(What you should do) Up to and including the line that contains "bead_r = 0.3; // [0.2:0.05:0.4]", write out each line of the material from its first line, exactly.

* Start *

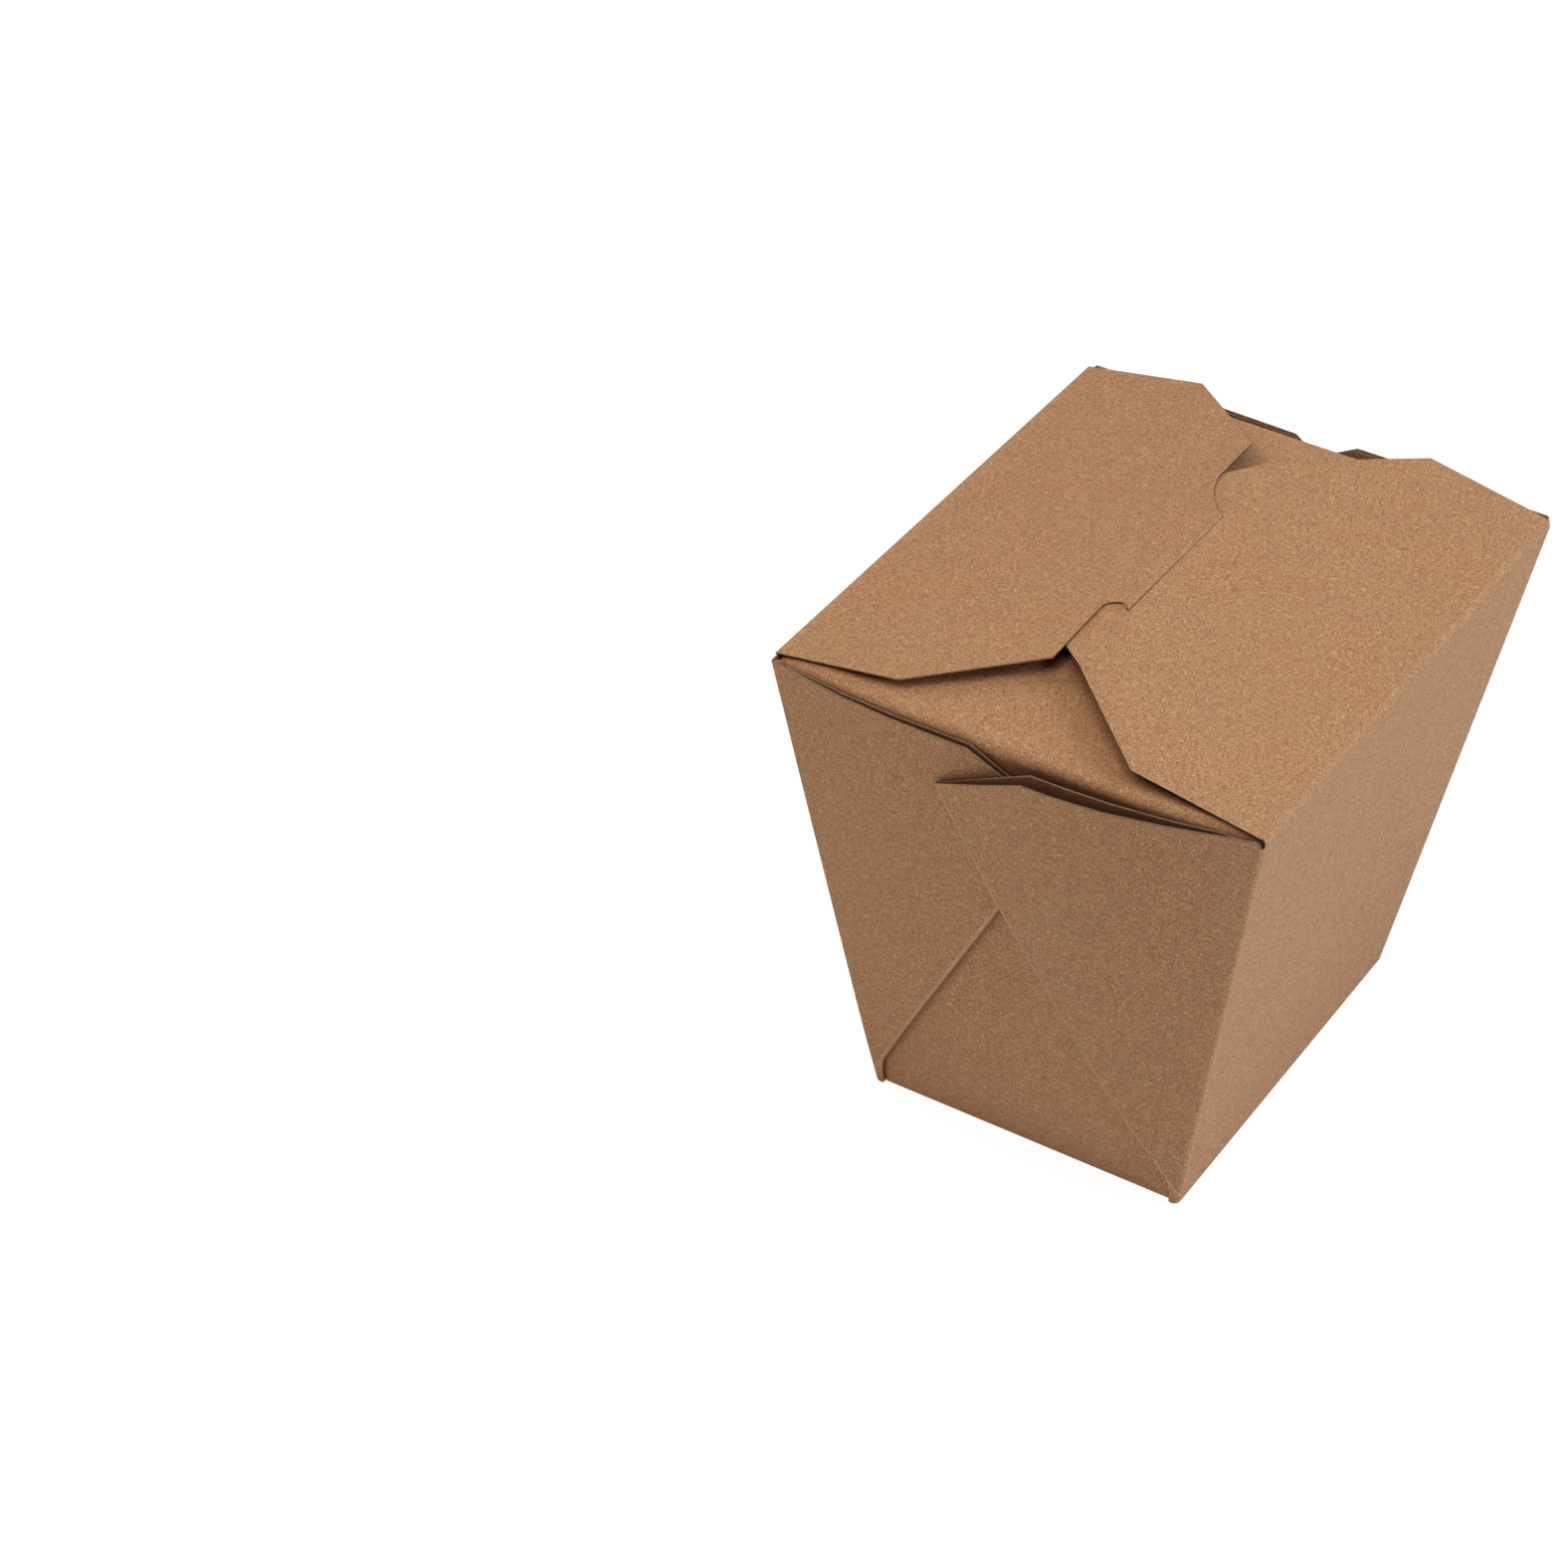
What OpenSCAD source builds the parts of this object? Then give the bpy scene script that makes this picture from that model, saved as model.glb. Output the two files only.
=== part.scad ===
/* [Box size] */
// Width of the base, between the walls that carry the two main flaps
base_w = 67.5; // [58:0.5:76]
// Depth of the base, between the two end panels
base_d = 89; // [78:0.5:98]
// Width at the rim
rim_w = 102; // [94:0.5:112]
// Depth at the rim
rim_d = 122; // [112:0.5:132]
// Height of the walls
wall_h = 106.5; // [92:0.5:122]

/* [Card] */
// Thickness of the kraft card
card = 0.45; // [0.36:0.01:0.5]
// Air between two layers that are folded flat on each other
layer_air = 0.15; // [0.1:0.01:0.25]
// Mid-card radius of the upright corner bends
corner_r = 1.1; // [0.9:0.1:2]
// Mid-card radius of the bends round the base
base_r = 0.8; // [0.7:0.1:1.6]
// Radius of the bead that a crease raises on the inside
bead_r = 0.3; // [0.2:0.05:0.4]

/* [Corner gussets] */
// Height at which the diagonal folds leave the corners
diagonal_start = 3; // [2:0.5:6]
// Distance that a gusset's tip reaches past the middle
tip_past = 13; // [6:0.5:18]
// Distance from the rim down to a gusset's tip
tip_drop = 10.5; // [6:0.5:16]
// Distance from the middle to the kink in a front gusset's top edge
kink_x = 6.8; // [3:0.2:12]
// Distance from the middle to the kink in the rear's upper gusset
rear_upper_kink = 7.6; // [3:0.2:12]
// Distance from the middle to the kink in the rear's lower gusset
rear_lower_kink = 4.6; // [1:0.2:12]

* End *

(Written solution)
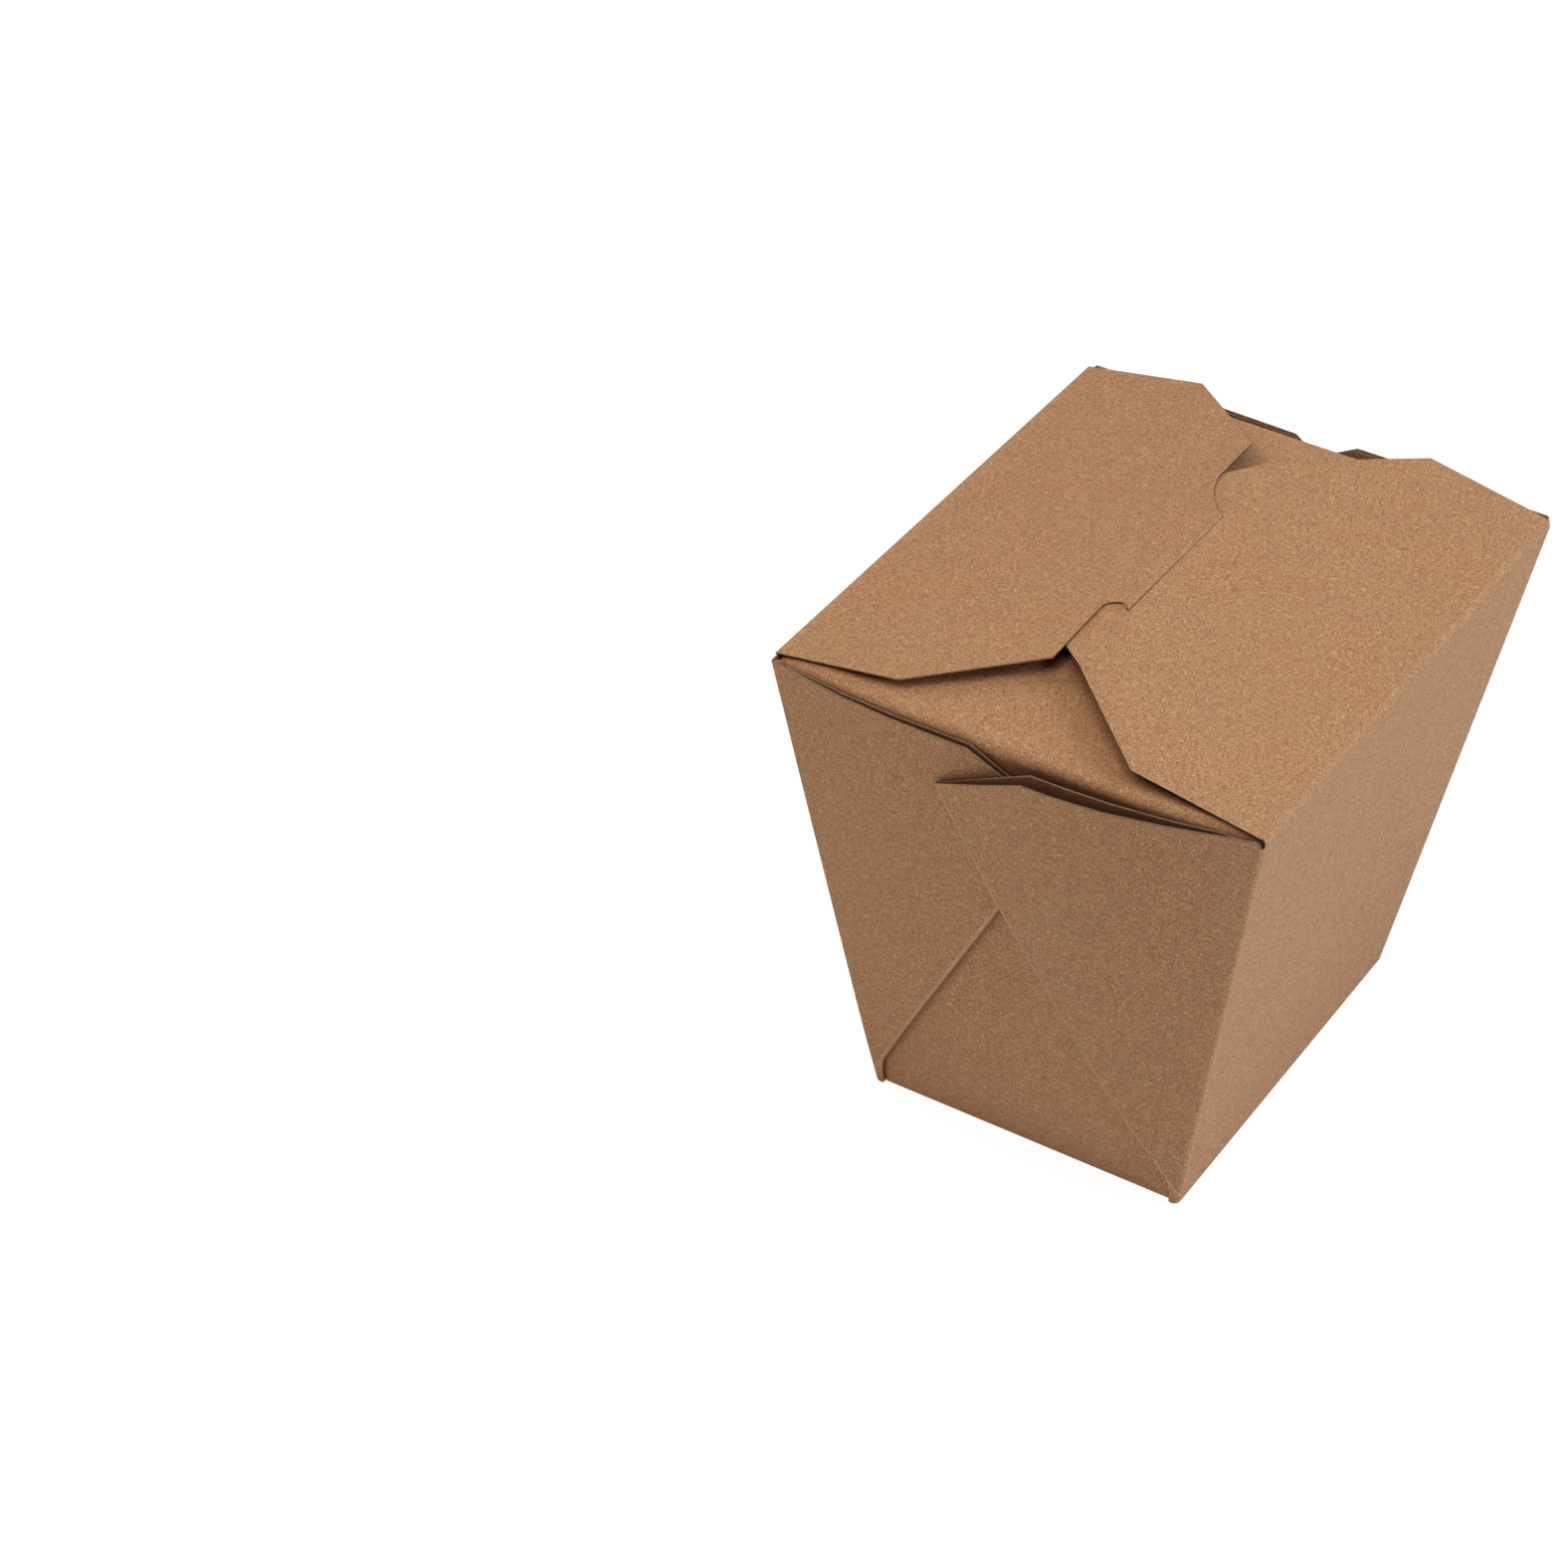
What OpenSCAD source builds the parts of this object? Then give the bpy scene script that makes this picture from that model, saved as model.glb. Output the two files only.
=== part.scad ===
/* [Box size] */
// Width of the base, between the walls that carry the two main flaps
base_w = 67.5; // [58:0.5:76]
// Depth of the base, between the two end panels
base_d = 89; // [78:0.5:98]
// Width at the rim
rim_w = 102; // [94:0.5:112]
// Depth at the rim
rim_d = 122; // [112:0.5:132]
// Height of the walls
wall_h = 106.5; // [92:0.5:122]

/* [Card] */
// Thickness of the kraft card
card = 0.45; // [0.36:0.01:0.5]
// Air between two layers that are folded flat on each other
layer_air = 0.15; // [0.1:0.01:0.25]
// Mid-card radius of the upright corner bends
corner_r = 1.1; // [0.9:0.1:2]
// Mid-card radius of the bends round the base
base_r = 0.8; // [0.7:0.1:1.6]
// Radius of the bead that a crease raises on the inside
bead_r = 0.3; // [0.2:0.05:0.4]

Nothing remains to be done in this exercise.